## What this task involves
Within the data that follows, how many lines carry the string "axis"? Give the number alone.

/---

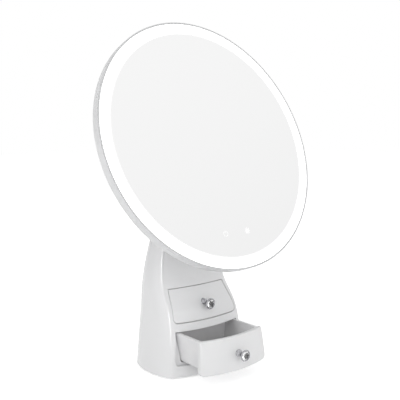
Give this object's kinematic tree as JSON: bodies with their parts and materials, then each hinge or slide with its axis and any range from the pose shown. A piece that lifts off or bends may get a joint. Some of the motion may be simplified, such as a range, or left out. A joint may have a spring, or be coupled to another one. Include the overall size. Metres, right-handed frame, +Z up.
{
  "type": "tabletop vanity mirror with drawers",
  "caption": "Round lit vanity mirror that tilts on a tapered white column, with small bow-fronted jewellery drawers and jewelled knobs.",
  "frame": {"origin": "middle of the column's footprint, on the table that the part stands on", "axes": "+Z up, the drawers and the mirror face -Y, +X to the right of someone who looks at the back"},
  "size_m": [0.28, 0.1506, 0.3855],
  "materials": {
    "gloss_white": "glossy white moulded plastic",
    "bay_white": "satin white moulded plastic",
    "pad_rubber": "matt black rubber",
    "ballast_iron": "rough cast, dark primed",
    "screw_steel": "zinc plated",
    "hinge_steel": "turned steel",
    "washer_nylon": "natural nylon",
    "mirror_silver": "silvered float glass, frosted light band at the rim",
    "diffuser_acrylic": "opal acrylic",
    "foam": "soft foam tape",
    "plate_aluminium": "plain sheet",
    "board_fibre": "white solder mask",
    "board_green": "green solder mask",
    "led_phosphor": "pale yellow phosphor",
    "touch_foam": "conductive rubber",
    "battery_wrap": "shrink wrapped pouch",
    "port_metal": "plated socket shell",
    "lead_cover": "insulated wire",
    "knob_chrome": "bright plated",
    "jewel_clear": "clear domed crystal"
  },
  "bodies": {
    "base": {"column_shell": "gloss_white", "rear_cover": "gloss_white", "rear_cover_screws": "screw_steel", "base_plate": "bay_white", "anti_slip_pad": "pad_rubber", "ballast_plate": "ballast_iron", "base_plate_screws": "screw_steel", "cabinet_screws": "screw_steel", "ballast_screws": "screw_steel", "drawer_cabinet": "bay_white", "bay_bumpers": "pad_rubber", "hinge_yoke": "gloss_white", "yoke_screws": "screw_steel", "hinge_pin": "hinge_steel", "hinge_nut": "hinge_steel", "friction_washers": "washer_nylon", "hinge_caps": "gloss_white"},
    "head": {"rear_housing": "gloss_white", "bezel_ring": "gloss_white", "mirror_glass": "mirror_silver", "light_diffuser": "diffuser_acrylic", "mirror_foam": "foam", "backing_plate": "plate_aluminium", "backing_screws": "screw_steel", "led_board": "board_fibre", "leds": "led_phosphor", "touch_board": "board_green", "touch_pads": "touch_foam", "battery_pack": "battery_wrap", "main_board": "board_green", "board_screws": "screw_steel", "usb_port": "port_metal", "internal_leads": "lead_cover", "tilt_arm": "gloss_white", "arm_screws": "screw_steel"},
    "upper_drawer": {"upper_drawer_box": "bay_white", "upper_drawer_front": "gloss_white", "upper_knob": "knob_chrome", "upper_knob_jewel": "jewel_clear", "upper_knob_screw": "screw_steel"},
    "lower_drawer": {"lower_drawer_box": "bay_white", "lower_drawer_front": "gloss_white", "lower_knob": "knob_chrome", "lower_knob_jewel": "jewel_clear", "lower_knob_screw": "screw_steel"}
  },
  "joints": [
    {"name": "head_tilt", "type": "hinge", "parent": "base", "child": "head", "pos_m": [0, -0.0033, 0.2375], "axis": [-1, 0, 0], "range_deg": [-21.2, 23.8]},
    {"name": "upper_drawer_slide", "type": "slide", "parent": "base", "child": "upper_drawer", "axis": [0, -1, 0], "range_m": [0, 0.0323]},
    {"name": "lower_drawer_slide", "type": "slide", "parent": "base", "child": "lower_drawer", "axis": [0, -1, 0], "range_m": [-0.0413, 0.014]}
  ]
}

\---

## Output for this task
4